[START DATA]

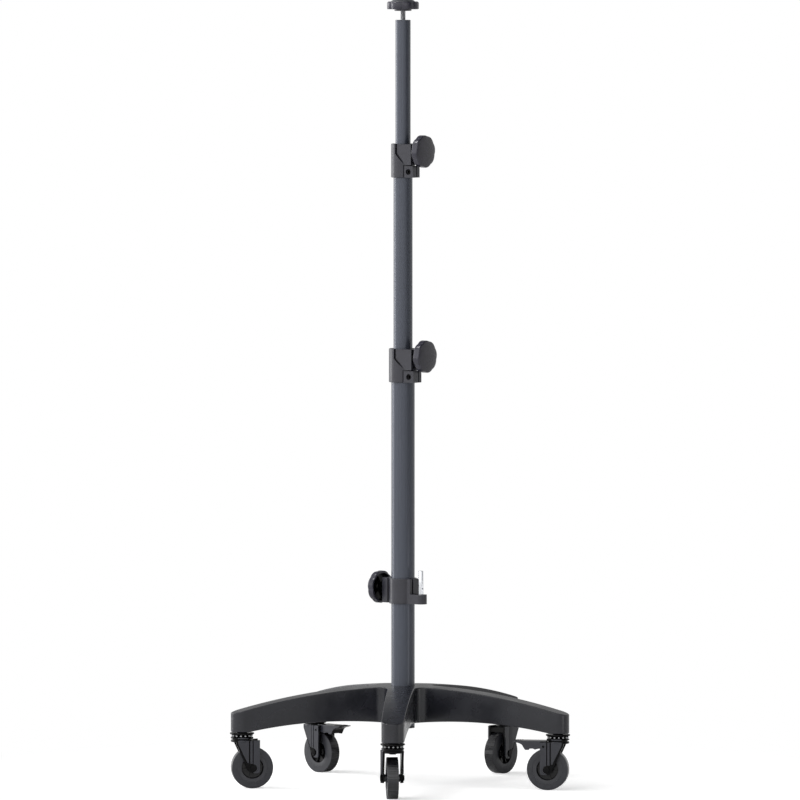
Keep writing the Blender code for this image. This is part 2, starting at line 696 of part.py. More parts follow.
def accessory_collar(bore):
    """Band with the knob's boss along +X, and split ears with the pin's arm the other way."""
    outer = bore + ACCESSORY_WALL
    height = ACCESSORY_HEIGHT
    rim = [(0, 0), (outer - CLAMP_CHAMFER, 0), (outer, CLAMP_CHAMFER), (outer, height - CLAMP_CHAMFER)]
    rim += [(outer - CLAMP_CHAMFER, height), (0, height)]
    collar = to_object(turned(rim, COLLAR_SIDES), "accessory")
    boss_end = outer + ACCESSORY_BOSS_REACH
    half = ACCESSORY_BOSS_HALF_WIDTH
    boss = block(0, boss_end, -half, half, STEP, height - STEP)
    ear_end = outer + ACCESSORY_EAR_REACH
    ears = block(-ear_end, 0, -ACCESSORY_EAR_FAR, ACCESSORY_EAR_NEAR, STEP, height - STEP)
    pin_x = -(outer + ACCESSORY_PIN_REACH)
    arm_half = ACCESSORY_ARM_HALF_WIDTH
    arm_low = ACCESSORY_PIN_OFFSET - arm_half
    arm_high = ACCESSORY_PIN_OFFSET + arm_half
    arm_end = arc((pin_x, ACCESSORY_PIN_OFFSET), arm_half, 90, 270, ACCESSORY_ARM_STEPS)
    arm = prism([(-bore, arm_low), (-bore, arm_high)] + arm_end, STEP * 2, ACCESSORY_ARM_HEIGHT)
    carve(collar, "UNION", [boss, ears, arm])
    bore_cut = turned(rod_profile(bore, -height, height * 2), COLLAR_SIDES)
    slit_low = ACCESSORY_SLIT_OFFSET - ACCESSORY_SLIT_WIDTH / 2
    slit_high = ACCESSORY_SLIT_OFFSET + ACCESSORY_SLIT_WIDTH / 2
    ear_cut = ear_end - STEP
    arm_cut = ear_end + ACCESSORY_SLIT_WIDTH * ACCESSORY_ARM_SLIT_SHARE
    slit_outline = [(-bore / 2, slit_low), (-bore / 2, slit_high), (-arm_cut, slit_high), (-arm_cut, -outer)]
    slit_outline += [(-ear_cut, -outer), (-ear_cut, slit_low)]
    slit = prism(slit_outline, -height, height * 2)
    screw = moved(aimed(turned(rod_profile(SCREW_RADIUS + FIT, 0, boss_end * 2), SMALL_SIDES)),
                  z=height - ACCESSORY_THUMB_DROP)
    pin_hole = rod_profile(PIN_RADIUS + FIT, ACCESSORY_ARM_HEIGHT - PIN_DEPTH - FIT, height)
    pin_hole = moved(turned(pin_hole, SMALL_SIDES), pin_x, ACCESSORY_PIN_OFFSET)
    carve(collar, "DIFFERENCE", [bore_cut, slit, screw, pin_hole])
    return collar


def build_accessory(materials, mast):
    liner_outer = LOWER_TUBE_RADIUS + FIT + ACCESSORY_LINER_WALL
    bore = liner_outer + FIT
    outer = bore + ACCESSORY_WALL
    frame = axis_empty("accessory_frame", (0, 0, ACCESSORY_Z), (0, 0, ACCESSORY_KNOB_ANGLE), mast)
    finish(accessory_collar(bore), "accessory_collar", materials["clamp"], frame)
    sleeve = ring_profile(liner_outer, LOWER_TUBE_RADIUS + FIT, 0, ACCESSORY_HEIGHT)
    liner = to_object(turned(sleeve, COLLAR_SIDES), "liner")
    finish(liner, "accessory_liner", materials["nylon"], frame)
    knob_place = (0, 0, ACCESSORY_HEIGHT - ACCESSORY_THUMB_DROP)
    axis = axis_empty("accessory_knob_axis", knob_place, (0, math.pi / 2, 0), frame)
    seat = outer + ACCESSORY_BOSS_REACH + FIT
    build_thumb_screw("accessory", liner_outer + FIT, seat, materials, axis)

    low = ACCESSORY_ARM_HEIGHT - PIN_DEPTH
    high = PIN_TOP_Z - ACCESSORY_Z
    profile = [(0, low), (PIN_RADIUS, low), (PIN_RADIUS, high - PIN_CHAMFER)]
    profile += [(PIN_RADIUS - PIN_CHAMFER, high), (0, high)]
    pin = to_object(turned(profile, SMALL_SIDES), "pin")
    hole = turned(rod_profile(PIN_HOLE_RADIUS, -PIN_RADIUS * 2, PIN_RADIUS * 2), BOLT_SIDES)
    carve(pin, "DIFFERENCE", [moved(aimed(hole), z=PIN_HOLE_Z - ACCESSORY_Z)])
    place = (-(outer + ACCESSORY_PIN_REACH), ACCESSORY_PIN_OFFSET, 0)
    finish(pin, "accessory_pin", materials["chrome"], frame, place)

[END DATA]

*SHORT TASK:*
Print the material once more, exactly.

*RESPONSE TO THE TASK:*
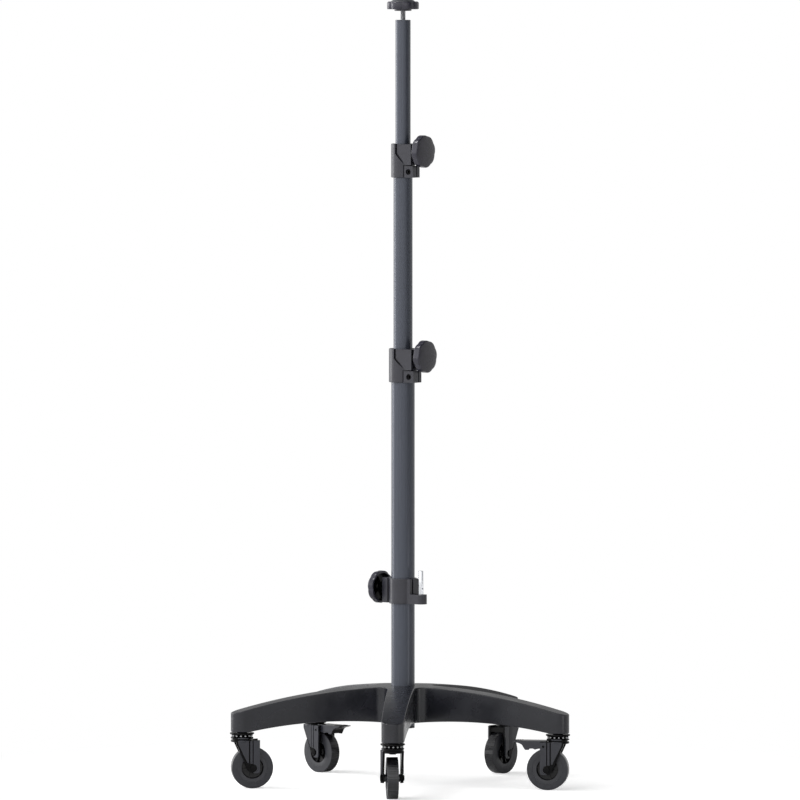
Keep writing the Blender code for this image. This is part 2, starting at line 696 of part.py. More parts follow.
def accessory_collar(bore):
    """Band with the knob's boss along +X, and split ears with the pin's arm the other way."""
    outer = bore + ACCESSORY_WALL
    height = ACCESSORY_HEIGHT
    rim = [(0, 0), (outer - CLAMP_CHAMFER, 0), (outer, CLAMP_CHAMFER), (outer, height - CLAMP_CHAMFER)]
    rim += [(outer - CLAMP_CHAMFER, height), (0, height)]
    collar = to_object(turned(rim, COLLAR_SIDES), "accessory")
    boss_end = outer + ACCESSORY_BOSS_REACH
    half = ACCESSORY_BOSS_HALF_WIDTH
    boss = block(0, boss_end, -half, half, STEP, height - STEP)
    ear_end = outer + ACCESSORY_EAR_REACH
    ears = block(-ear_end, 0, -ACCESSORY_EAR_FAR, ACCESSORY_EAR_NEAR, STEP, height - STEP)
    pin_x = -(outer + ACCESSORY_PIN_REACH)
    arm_half = ACCESSORY_ARM_HALF_WIDTH
    arm_low = ACCESSORY_PIN_OFFSET - arm_half
    arm_high = ACCESSORY_PIN_OFFSET + arm_half
    arm_end = arc((pin_x, ACCESSORY_PIN_OFFSET), arm_half, 90, 270, ACCESSORY_ARM_STEPS)
    arm = prism([(-bore, arm_low), (-bore, arm_high)] + arm_end, STEP * 2, ACCESSORY_ARM_HEIGHT)
    carve(collar, "UNION", [boss, ears, arm])
    bore_cut = turned(rod_profile(bore, -height, height * 2), COLLAR_SIDES)
    slit_low = ACCESSORY_SLIT_OFFSET - ACCESSORY_SLIT_WIDTH / 2
    slit_high = ACCESSORY_SLIT_OFFSET + ACCESSORY_SLIT_WIDTH / 2
    ear_cut = ear_end - STEP
    arm_cut = ear_end + ACCESSORY_SLIT_WIDTH * ACCESSORY_ARM_SLIT_SHARE
    slit_outline = [(-bore / 2, slit_low), (-bore / 2, slit_high), (-arm_cut, slit_high), (-arm_cut, -outer)]
    slit_outline += [(-ear_cut, -outer), (-ear_cut, slit_low)]
    slit = prism(slit_outline, -height, height * 2)
    screw = moved(aimed(turned(rod_profile(SCREW_RADIUS + FIT, 0, boss_end * 2), SMALL_SIDES)),
                  z=height - ACCESSORY_THUMB_DROP)
    pin_hole = rod_profile(PIN_RADIUS + FIT, ACCESSORY_ARM_HEIGHT - PIN_DEPTH - FIT, height)
    pin_hole = moved(turned(pin_hole, SMALL_SIDES), pin_x, ACCESSORY_PIN_OFFSET)
    carve(collar, "DIFFERENCE", [bore_cut, slit, screw, pin_hole])
    return collar


def build_accessory(materials, mast):
    liner_outer = LOWER_TUBE_RADIUS + FIT + ACCESSORY_LINER_WALL
    bore = liner_outer + FIT
    outer = bore + ACCESSORY_WALL
    frame = axis_empty("accessory_frame", (0, 0, ACCESSORY_Z), (0, 0, ACCESSORY_KNOB_ANGLE), mast)
    finish(accessory_collar(bore), "accessory_collar", materials["clamp"], frame)
    sleeve = ring_profile(liner_outer, LOWER_TUBE_RADIUS + FIT, 0, ACCESSORY_HEIGHT)
    liner = to_object(turned(sleeve, COLLAR_SIDES), "liner")
    finish(liner, "accessory_liner", materials["nylon"], frame)
    knob_place = (0, 0, ACCESSORY_HEIGHT - ACCESSORY_THUMB_DROP)
    axis = axis_empty("accessory_knob_axis", knob_place, (0, math.pi / 2, 0), frame)
    seat = outer + ACCESSORY_BOSS_REACH + FIT
    build_thumb_screw("accessory", liner_outer + FIT, seat, materials, axis)

    low = ACCESSORY_ARM_HEIGHT - PIN_DEPTH
    high = PIN_TOP_Z - ACCESSORY_Z
    profile = [(0, low), (PIN_RADIUS, low), (PIN_RADIUS, high - PIN_CHAMFER)]
    profile += [(PIN_RADIUS - PIN_CHAMFER, high), (0, high)]
    pin = to_object(turned(profile, SMALL_SIDES), "pin")
    hole = turned(rod_profile(PIN_HOLE_RADIUS, -PIN_RADIUS * 2, PIN_RADIUS * 2), BOLT_SIDES)
    carve(pin, "DIFFERENCE", [moved(aimed(hole), z=PIN_HOLE_Z - ACCESSORY_Z)])
    place = (-(outer + ACCESSORY_PIN_REACH), ACCESSORY_PIN_OFFSET, 0)
    finish(pin, "accessory_pin", materials["chrome"], frame, place)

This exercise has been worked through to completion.